While I have been emphasizing difficult issues facing curators, there are also wonderful things about the job as well.  Both Thomas and Obrist emphasize the importance of curiosity to curators.  Obrist quotes Paul Chan’s observation that “curiosity is the pleasure principle of thought” (p. 42).  Thomas writes that a curator’s activities are often driven by curiosity to encounter something new about an item and discover novel ways to juxtapose the pieces in a collection.  He admits that some part of a collection may be better cared for more than others because that’s the curator’s area of interest, an admission that any one person’s breadth is limited.
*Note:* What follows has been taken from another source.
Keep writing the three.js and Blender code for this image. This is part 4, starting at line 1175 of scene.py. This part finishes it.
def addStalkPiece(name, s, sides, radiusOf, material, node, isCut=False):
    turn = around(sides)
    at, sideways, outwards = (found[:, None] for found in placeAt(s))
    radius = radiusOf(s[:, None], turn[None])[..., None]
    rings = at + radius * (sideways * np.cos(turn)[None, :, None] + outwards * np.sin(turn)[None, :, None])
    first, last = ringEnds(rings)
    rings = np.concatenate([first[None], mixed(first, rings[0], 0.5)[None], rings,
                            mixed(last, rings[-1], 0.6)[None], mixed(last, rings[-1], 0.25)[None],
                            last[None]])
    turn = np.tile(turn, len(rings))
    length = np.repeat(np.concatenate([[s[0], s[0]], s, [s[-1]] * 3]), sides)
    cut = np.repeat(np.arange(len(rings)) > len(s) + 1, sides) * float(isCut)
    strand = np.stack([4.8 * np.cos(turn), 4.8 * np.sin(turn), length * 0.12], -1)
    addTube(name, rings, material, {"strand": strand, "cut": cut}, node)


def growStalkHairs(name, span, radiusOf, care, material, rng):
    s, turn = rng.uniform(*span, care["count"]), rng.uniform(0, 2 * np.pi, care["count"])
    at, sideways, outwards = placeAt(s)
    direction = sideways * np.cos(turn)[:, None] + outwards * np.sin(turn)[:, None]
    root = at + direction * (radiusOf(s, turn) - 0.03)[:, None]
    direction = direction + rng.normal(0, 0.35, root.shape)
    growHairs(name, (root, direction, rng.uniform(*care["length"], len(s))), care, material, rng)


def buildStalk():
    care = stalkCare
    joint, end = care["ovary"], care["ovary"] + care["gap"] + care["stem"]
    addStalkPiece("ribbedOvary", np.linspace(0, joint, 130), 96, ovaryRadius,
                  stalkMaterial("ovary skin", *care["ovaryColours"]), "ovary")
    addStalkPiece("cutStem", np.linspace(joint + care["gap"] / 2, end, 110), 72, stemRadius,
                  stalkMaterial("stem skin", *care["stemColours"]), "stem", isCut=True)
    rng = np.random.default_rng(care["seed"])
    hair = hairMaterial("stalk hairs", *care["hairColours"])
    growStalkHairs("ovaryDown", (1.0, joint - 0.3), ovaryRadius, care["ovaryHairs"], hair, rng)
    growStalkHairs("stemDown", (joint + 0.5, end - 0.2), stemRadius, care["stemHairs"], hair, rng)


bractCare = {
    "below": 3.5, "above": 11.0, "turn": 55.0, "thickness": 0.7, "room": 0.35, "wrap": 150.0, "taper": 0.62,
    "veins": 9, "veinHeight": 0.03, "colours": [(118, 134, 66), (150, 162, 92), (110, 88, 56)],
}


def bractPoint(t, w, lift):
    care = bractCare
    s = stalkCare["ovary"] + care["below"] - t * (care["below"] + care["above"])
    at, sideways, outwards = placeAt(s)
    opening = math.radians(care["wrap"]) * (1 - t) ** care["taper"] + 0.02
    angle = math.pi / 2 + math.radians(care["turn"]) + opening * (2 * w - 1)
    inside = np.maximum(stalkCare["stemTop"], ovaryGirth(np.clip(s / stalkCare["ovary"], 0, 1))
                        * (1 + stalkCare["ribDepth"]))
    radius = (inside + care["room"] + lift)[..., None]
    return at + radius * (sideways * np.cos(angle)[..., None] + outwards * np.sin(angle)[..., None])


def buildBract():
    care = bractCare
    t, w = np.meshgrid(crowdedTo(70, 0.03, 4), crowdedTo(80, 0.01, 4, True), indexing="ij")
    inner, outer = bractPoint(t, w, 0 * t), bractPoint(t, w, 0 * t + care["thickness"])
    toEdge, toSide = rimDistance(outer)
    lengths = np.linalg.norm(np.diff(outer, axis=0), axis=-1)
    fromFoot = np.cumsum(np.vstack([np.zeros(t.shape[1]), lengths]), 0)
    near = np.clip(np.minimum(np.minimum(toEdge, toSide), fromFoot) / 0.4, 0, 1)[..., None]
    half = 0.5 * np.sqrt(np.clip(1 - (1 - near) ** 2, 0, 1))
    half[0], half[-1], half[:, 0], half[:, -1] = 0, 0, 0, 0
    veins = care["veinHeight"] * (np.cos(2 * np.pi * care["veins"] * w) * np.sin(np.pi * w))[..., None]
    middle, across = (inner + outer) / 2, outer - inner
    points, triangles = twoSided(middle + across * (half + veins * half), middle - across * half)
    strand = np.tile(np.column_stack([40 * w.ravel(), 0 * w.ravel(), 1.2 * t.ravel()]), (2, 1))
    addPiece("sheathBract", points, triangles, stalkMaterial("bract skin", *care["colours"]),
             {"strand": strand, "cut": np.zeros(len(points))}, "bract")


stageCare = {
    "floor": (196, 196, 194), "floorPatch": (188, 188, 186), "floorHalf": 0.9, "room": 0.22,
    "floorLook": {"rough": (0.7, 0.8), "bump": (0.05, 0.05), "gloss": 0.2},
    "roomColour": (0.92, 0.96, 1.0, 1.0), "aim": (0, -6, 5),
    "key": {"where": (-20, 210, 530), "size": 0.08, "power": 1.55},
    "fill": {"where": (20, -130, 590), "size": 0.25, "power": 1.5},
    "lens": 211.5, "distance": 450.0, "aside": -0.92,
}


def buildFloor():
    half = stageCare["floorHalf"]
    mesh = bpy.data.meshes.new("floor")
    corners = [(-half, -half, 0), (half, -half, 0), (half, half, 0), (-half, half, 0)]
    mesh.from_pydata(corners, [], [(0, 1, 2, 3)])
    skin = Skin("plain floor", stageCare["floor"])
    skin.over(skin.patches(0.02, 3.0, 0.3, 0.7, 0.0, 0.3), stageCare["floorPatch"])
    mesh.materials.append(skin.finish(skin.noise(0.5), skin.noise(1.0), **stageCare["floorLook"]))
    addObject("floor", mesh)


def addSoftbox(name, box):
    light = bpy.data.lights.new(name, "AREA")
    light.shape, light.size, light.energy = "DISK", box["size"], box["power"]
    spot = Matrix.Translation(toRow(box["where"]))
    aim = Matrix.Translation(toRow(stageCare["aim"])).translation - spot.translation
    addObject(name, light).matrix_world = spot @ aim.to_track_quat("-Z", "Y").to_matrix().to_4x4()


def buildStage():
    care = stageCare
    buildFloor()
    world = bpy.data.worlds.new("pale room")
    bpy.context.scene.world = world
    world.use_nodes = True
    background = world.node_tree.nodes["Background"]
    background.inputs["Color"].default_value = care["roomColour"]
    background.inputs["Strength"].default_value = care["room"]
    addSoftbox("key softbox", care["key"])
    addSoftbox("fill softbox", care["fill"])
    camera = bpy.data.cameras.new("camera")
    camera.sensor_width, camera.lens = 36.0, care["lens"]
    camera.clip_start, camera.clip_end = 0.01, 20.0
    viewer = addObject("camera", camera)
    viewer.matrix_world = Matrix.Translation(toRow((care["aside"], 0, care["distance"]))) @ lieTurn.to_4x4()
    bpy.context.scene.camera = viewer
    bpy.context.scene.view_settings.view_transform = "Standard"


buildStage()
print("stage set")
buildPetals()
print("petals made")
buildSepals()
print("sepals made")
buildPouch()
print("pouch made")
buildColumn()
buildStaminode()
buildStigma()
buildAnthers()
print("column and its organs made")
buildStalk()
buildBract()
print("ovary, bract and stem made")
A number of writers on the history of museums discuss the importance of catalogues as curatorial means not only of documenting and organizing a collection but also communicating that information to those who can’t examine the items firsthand.  Hans Sloane (see earlier post) not only labeled his own specimens, but created catalogues as well.  Unfortunately, though his herbarium survives, its catalogues.  Philipp Blom (2002) sees a catalogue as necessary because “it is not an appendage to a large collection, it is its apogee” (p. 215).  It is not only a sign of curatorial attention, but of the knowledge residing in it.  I am thinking specifically of the digital portals that are now providing access to herbarium materials.  These are indeed the apogee of biodiversity information, the plant world writ large .  They are the result of renewed curatorial interest in these collections, and an awareness that even if amalgamation of collections often makes physical examination of specimens more difficult, at least electronic access provides some if not all of what a specimen can reveal.
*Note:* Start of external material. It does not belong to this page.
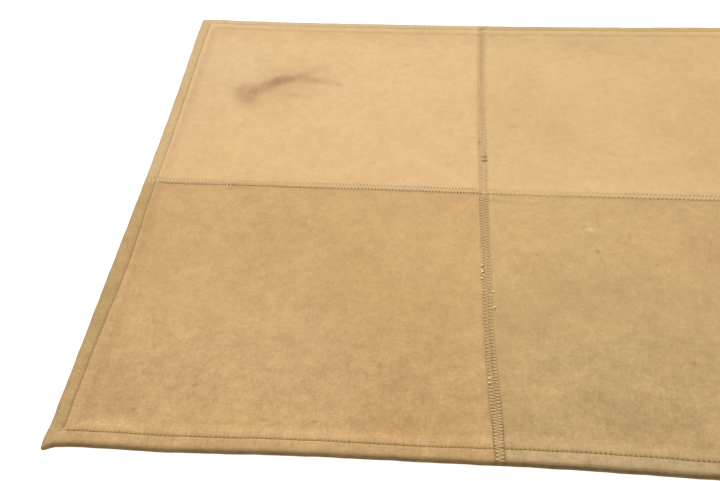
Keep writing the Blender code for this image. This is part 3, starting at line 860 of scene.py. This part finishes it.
def tubes(name, paths, radius, thread, sides=7, flat=0.8):
    """Closed twisted tubes along paths, each a list of points, as one mesh."""
    points, faces, twist = [], [], []
    angles = np.arange(sides) / sides * 2 * np.pi - np.pi / 2
    for path in paths:
        path = np.asarray(path, float)
        heading = np.gradient(path, axis=0)
        heading /= np.linalg.norm(heading, axis=1)[:, None]
        sideways = np.cross(heading, (0, 0, 1.0))
        sideways /= np.linalg.norm(sideways, axis=1)[:, None] + 1e-9
        upwards = np.cross(sideways, heading)
        rings = len(path)
        length = np.append(0, np.cumsum(np.linalg.norm(np.diff(path, axis=0), axis=1)))
        first = len(points)
        for k in range(rings):
            size = radius * (TAPER if k in (0, rings - 1) else 1)
            for angle in angles:
                points.append(path[k] + size * (math.cos(angle) * sideways[k]
                                                + math.sin(angle) * flat * upwards[k]))
                twist.append(length[k] / TWIST + angle / (2 * np.pi))
        for k in range(rings - 1):
            for n in range(sides):
                here, there = first + k * sides, first + (k + 1) * sides
                m = (n + 1) % sides
                faces.append((here + n, here + m, there + m, there + n))
        faces.append([first + n for n in reversed(range(sides))])
        last = first + (rings - 1) * sides
        faces.append([last + n for n in range(sides)])
    mesh = body(name, points, faces, THREADS[thread])
    attribute(mesh, "twist", "FLOAT", twist)
    return mesh


def lenses(name, centres, radius, depth):
    """Small flattened closed dark dots, painted as the shade in needle holes."""
    rim, points, faces = 8, [], []
    for centre in centres:
        centre = np.array(centre)
        first = len(points)
        points += [centre + (0, 0, depth), centre - (0, 0, depth)]
        for k in range(rim):
            angle = 2 * math.pi * k / rim
            points.append(centre + (radius * math.cos(angle), radius * math.sin(angle), 0))
            m = (k + 1) % rim
            faces.append((first, first + 2 + k, first + 2 + m))
            faces.append((first + 1, first + 2 + m, first + 2 + k))
    return body(name, points, faces, HOLE_SHADE)


TWIST = 0.0011  # length of one turn of a thread's twist
TAPER = 0.55  # width of a stitch's ends, as a share of its middle's
SEAM_RISE = 0.30  # height of a zigzag thread's middle, as a share of its radius
HEM_RISE = 0.55  # the same for a hem's
SEAM_SINK, HEM_SINK = 0.0007, 0.0005  # how deep their ends go into the suede
SEAM_FLAT = 0.50  # thickness of the zigzags' threads, as a share of their width
TAUT = (0.75, 0.25)  # shares of the leather's height and of the straight line's, long seam
HEM_YARN = 0.00036
STITCH_START = 0.17  # share of the pitch by which a hem stitch keeps off the needle hole
HOLE_SINK = 0.00005  # depth of a needle hole's middle
SEAM_HOLE, HEM_HOLE = 0.00025, 0.00028  # half heights of the needle holes
SEAM_SHIFTS = (0.00018, 0.00022)  # unevenness of the needle holes, along and across
HEM_SHIFTS = (0.00015, 0.00008)
UNDER_DEPTH = 0.00030  # height of the underside threads' middle
UNDER_SINK = 0.00060  # how much higher they are at the needle holes
random = np.random.default_rng(7)


def leg_rise(t, rise, sink):
    """Height of a thread's middle above the leather along a stitch, t from 0 to 1."""
    ends = np.minimum(t, 1 - t) / 0.14
    return -sink + (sink + rise) * smooth(ends, 0, 1)


def zigzag(way, rows, start, end, radius):
    """Legs of a zigzag along a seam, and the needle holes, way being "long" or "cross"."""
    first, last = turns_along(rows, np.array([start, end])) * 2
    halves = np.arange(math.ceil(first), math.floor(last) + 1)
    holes = []
    for half, place in zip(halves, places_of(rows, halves / 2)):
        side = float(through(rows, place / MM, 1 + int(half) % 2)) * MM
        holes.append((place + random.normal(0, SEAM_SHIFTS[0]),
                      side + random.normal(0, SEAM_SHIFTS[1])))

    def on_seam(along, off):
        return on_mat(*((PANEL + off, along) if way == "long" else (along, PANEL + off)))

    legs, centres = [], []
    for first, second in zip(holes, holes[1:]):
        t = np.linspace(0, 1, 15)
        x, y, top, _ = on_seam(*(first[k] + (second[k] - first[k]) * t for k in (0, 1)))
        chord = np.maximum(top[0] + (top[-1] - top[0]) * t, top)
        taut = top * TAUT[0] + chord * TAUT[1] if way == "long" else top
        legs.append(np.column_stack([x, y, taut + leg_rise(t, radius * SEAM_RISE, SEAM_SINK)]))
    for hole in holes:
        x, y, top, _ = on_seam(*hole)
        centres.append((float(x), float(y), float(top) - HOLE_SINK))
    return legs, centres


def under_stitches(centres):
    """Straight stitches on the underside from needle hole to needle hole."""
    t = np.linspace(0, 1, 5)
    dip = UNDER_DEPTH + (1 - smooth(np.minimum(t, 1 - t), 0, 0.2)) * UNDER_SINK
    paths = []
    for first, second in zip(centres, centres[1:]):
        x, y = (first[k] + (second[k] - first[k]) * t for k in (0, 1))
        paths.append(np.column_stack([x, y, dip]))
    return paths


def sewn(name, stitches, centres, radius, sides, flat, hole, hole_depth, thread):
    """The pieces of one row of stitches: its threads, dark dots painted as its needle holes' shade, and
    its underside.
    """
    piece(name, tubes(name, stitches, radius, thread, sides, flat))
    piece(name + "_hole_shades", lenses(name + "_hole_shades", centres, hole, hole_depth))
    under = tubes(name + "_under", under_stitches(centres), radius, thread, sides=5)
    piece(name + "_under", under)


# Seams.  Columns: name, direction, zigzag, start, end, radii of thread and hole, thread, slot.
SEAMS = (
    ("seam_long_near", "long", LONG_ZIGZAG, 0.0008, 0.3975, 0.00046, 0.00055, "beige", "suede_tan"),
    ("seam_long_far", "long", LONG_ZIGZAG, 0.4015, 0.7978, 0.00036, 0.00045, "olive", "suede_peach"),
    ("seam_cross_left", "cross", CROSS_ZIGZAG, 0.0035, 0.3935, 0.00043, 0.00045, "olive", "suede_peach"),
    ("seam_cross_right", "cross", CROSS_ZIGZAG, 0.4075, 0.7965, 0.00043, 0.00045, "olive", "suede_sand"),
)
for name, way, rows, start, end, radius, hole, thread, slot in SEAMS:
    legs, centres = zigzag(way, rows, start, end, radius)
    sewn(name, legs, centres, radius, 7, SEAM_FLAT, hole, SEAM_HOLE, thread)


def hem_line(side, start, end):
    """Nominal places of the hem's needle holes along part of one side of the mat."""
    ends = np.array([max(start, HEM_STITCH), min(end, 2 * PANEL - HEM_STITCH)])
    first, last = turns_along(HEM_PITCH, ends, 1)
    run = places_of(HEM_PITCH, np.arange(math.ceil(first), last), 1)
    run = run + random.normal(0, HEM_SHIFTS[0], len(run))
    level = np.full_like(run, HEM_STITCH) + random.normal(0, HEM_SHIFTS[1], len(run))
    if side in ("right", "back"):
        level = 2 * PANEL - level
    return (run, level) if side in ("front", "back") else (level, run)


# Hems.  Columns: side and part of it, start, end, radius of needle hole, thread, slot.
HEMS = (
    ("front", 0, 2 * PANEL, 0.00065, "brown", "suede_tan"),
    ("left_near", 0, PANEL, 0.00060, "tan", "suede_tan"),
    ("left_far", PANEL, 2 * PANEL, 0.00055, "sand", "suede_peach"),
    ("right", 0, 2 * PANEL, 0.00060, "tan", "suede_sand"),
    ("back", 0, 2 * PANEL, 0.00045, "sand", "suede_peach"),
)
for name, start, end, hole, thread, slot in HEMS:
    across, away = hem_line(name.split("_")[0], start, end)
    stitches = []
    for k in range(len(across) - 1):
        t = np.linspace(0, 1, 9)
        share = STITCH_START + (1 - 2 * STITCH_START) * t
        x, y, top, _ = on_mat(across[k] + (across[k + 1] - across[k]) * share,
                              away[k] + (away[k + 1] - away[k]) * share)
        rise = leg_rise(t, HEM_YARN * HEM_RISE, HEM_SINK)
        stitches.append(np.column_stack([x, y, top + rise]))
    x, y, top, _ = on_mat(across, away)
    centres = np.column_stack([x, y, top - HOLE_SINK])
    sewn("hem_thread_" + name, stitches, centres, HEM_YARN, 6, 0.8, hole, HEM_HOLE, thread)

# Loose thread.  Columns: x, y on the nominal mat, length (mm), turned (degrees), curl.
TUFTS = (
    (393.2, 268.5, 4.5, 20, 0.6), (392.6, 262.5, 4.5, -10, -0.8), (393.3, 257.5, 4.5, 15, 0.8),
    (396.2, 252.5, 3.5, 60, 1), (395.6, 247, 3.5, 70, 1.4), (405.3, 226.5, 3.5, 60, 1),
    (403.6, 202.5, 5, 10, 0.5), (394, 103.5, 4, 20, -0.6), (394, 98, 4, -30, 0.8),
)
SLACK = ((98, 406.5, 15, -80, 0), (103, 403.5, 10, -82, 0.05), (105, 408, 8, -80, 0.1))
SOILED = ((397.5, 474.3, 7, 0, 0), (397.5, 466, 7, 0, 0))
LIE = 0.0004  # height of their ends' middle above the leather


def loose_ends(rows, lift):
    """Paths of short thread ends lying in low bows on the leather."""
    ends = []
    t = np.linspace(0, 1, 12)
    for across, away, length, turn, curl in rows:
        angle = turn * DEG + curl * t * 2
        px = across * MM + np.cumsum(np.cos(angle)) * length * MM / len(t)
        py = away * MM + np.cumsum(np.sin(angle)) * length * MM / len(t)
        x, y, top, _ = on_mat(px, py)
        ends.append(np.column_stack([x, y, top + LIE + lift * np.sin(np.pi * t)]))
    return ends


for name, rows, lift, radius, thread in (
        ("loose_thread_ends", TUFTS, 0.0009, 0.00070, "pale"),
        ("slack_thread", SLACK, 0.0004, 0.00055, "cream"),
        ("soiled_stitches", SOILED, 0.0004, 0.00060, "brown")):
    piece(name, tubes(name, loose_ends(rows, lift), radius, thread))

# ------ floor, light, camera
FLOOR_HALF = 9.0
FLOOR_DROP = 0.0003
FLOOR_GREY = (0.30, 0.30, 0.30, 1)
FLOOR_GLOW = 0.96
SKY_STRENGTH = 0.75
KEY_SIZE = 3.0
KEY_ENERGY = 420
KEY_PLACE = Vector((-2.2, 3.9, 4.6))
WHITE = (1, 1, 1, 1)

mesh = bpy.data.meshes.new("studio_floor")
mesh.from_pydata([(x * FLOOR_HALF, y * FLOOR_HALF, -FLOOR_DROP)
                  for x, y in ((-1, -1), (1, -1), (1, 1), (-1, 1))], [], [(0, 1, 2, 3)])
floor = in_scene("studio_floor", mesh)
paper = Look("studio_floor")
paper.constants({"Base Color": FLOOR_GREY, "Roughness": 1.0, "Specular IOR Level": 0.0,
                 "Emission Color": WHITE, "Emission Strength": FLOOR_GLOW})
mesh.materials.append(paper.material)

world = bpy.data.worlds.new("studio")
world.use_nodes = True
sky = world.node_tree.nodes["Background"].inputs
sky["Color"].default_value = WHITE
sky["Strength"].default_value = SKY_STRENGTH
bpy.context.scene.world = world

key = in_scene("key", bpy.data.lights.new("key", "AREA"))
key.data.shape = "SQUARE"
key.data.size = KEY_SIZE
key.data.energy = KEY_ENERGY
key.location = KEY_PLACE
key.rotation_mode = "QUATERNION"
key.rotation_quaternion = (-KEY_PLACE).to_track_quat("-Z", "Y")

CAMERA_PLACE = (0.33076, -0.60232, 0.74176)  # mat coordinates
CAMERA_DOWN = 39.08 * DEG
CAMERA_YAW = -4.35 * DEG
CAMERA_ROLL = -0.85 * DEG
FOCAL_PIXELS = 1074.6
PICTURE_WIDTH = 720
SENSOR = 36.0
camera = in_scene("camera", bpy.data.cameras.new("camera"))
camera.data.sensor_fit = "HORIZONTAL"
camera.data.sensor_width = SENSOR
camera.data.lens = FOCAL_PIXELS / PICTURE_WIDTH * SENSOR
turn = (Matrix.Rotation(-CAMERA_YAW, 4, "Z") @ Matrix.Rotation(math.pi / 2 - CAMERA_DOWN, 4, "X")
        @ Matrix.Rotation(CAMERA_ROLL, 4, "Z"))
camera.matrix_world = Matrix.Translation(Vector(CAMERA_PLACE) + Vector(MAT_ORIGIN)) @ turn
bpy.context.scene.camera = camera
bpy.context.scene.view_settings.view_transform = "Standard"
Everything I’ve read about curation includes the topic of selection.  This is often a difficult process in the art world, where funds are limited, trustees and donors must be satisfied, and the institution’s mission kept in mind.  Not every offered item is a gem, so curators have to be diplomats while also strategizing how to acquire the best pieces.  This might seem less of a problem in a herbarium, but space is limited, inferior specimens add nothing to the collection’s value, and every offered item is not a gem.  Wise curators also know how to use duplicates to obtain specimens that will enrich a particular area of the collection, and diplomacy is often needed to negotiate the acquisition of collections being “orphaned” by other institutions.  Reading about such curation issues in a broad sense has given me a greater appreciation for what herbarium managers and curators do and why their work is so vital to the health of these natural history treasure troves.

References

Blom, P. (2002). To Have and to Hold: An Intimate History of Collectors and Collecting. Woodstock, NY: Overlook Press.

Bridson, D., & Forman, L. (1998). The Herbarium Handbook (3rd ed.). Kew, UK: Royal Botanic Gardens.
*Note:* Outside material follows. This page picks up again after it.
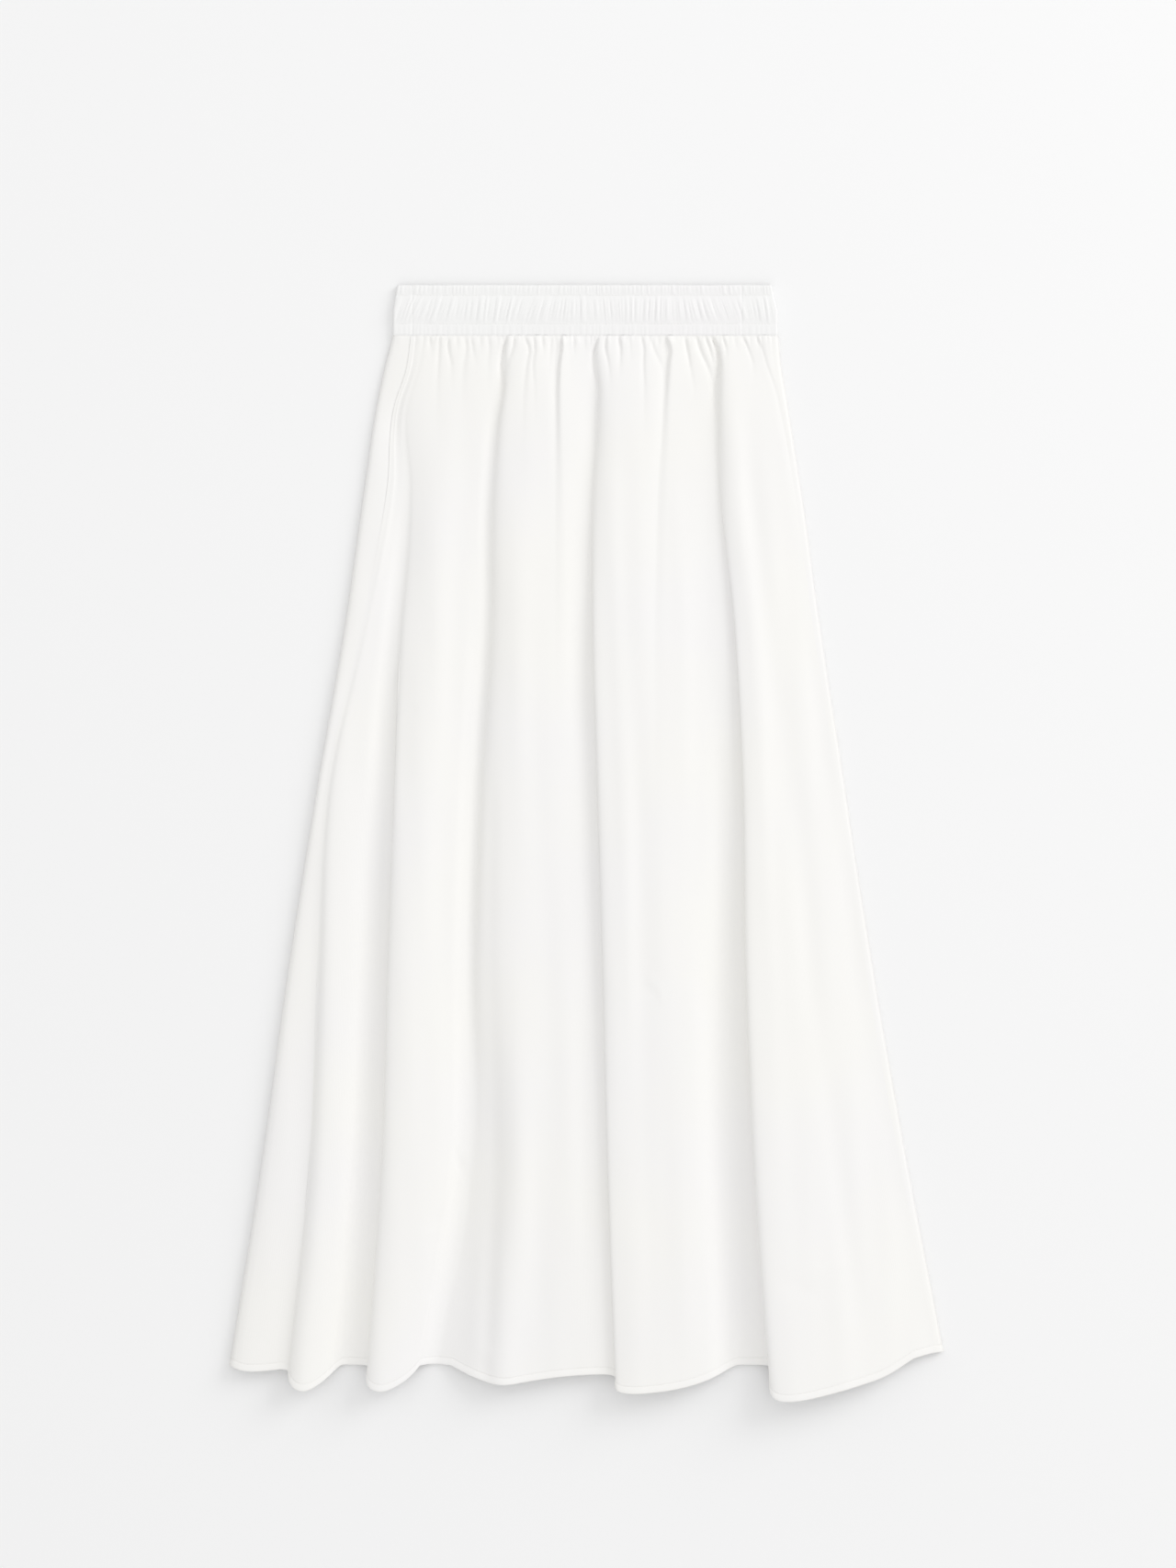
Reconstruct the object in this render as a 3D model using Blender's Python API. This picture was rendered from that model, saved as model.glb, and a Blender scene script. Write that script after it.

Lubar, S. (2017). Inside the Lost Museum: Curating, Past and Present. Cambridge, MA: Harvard University Press.

Metsger, D. A., & Byers, S. C. (Eds.). (1999). Managing the Modern Herbarium: An Interdisciplinary Approach. Vancouver, Canada: Elton-Wolf.

Obrist, H. U. (2014). Ways of Curating. New York, NY: Farrar, Straus and Giroux.

Thomas, N. (2016). The Return of Curiosity: What Museums Are Good for in the 21st Century. London, UK: Reaktion.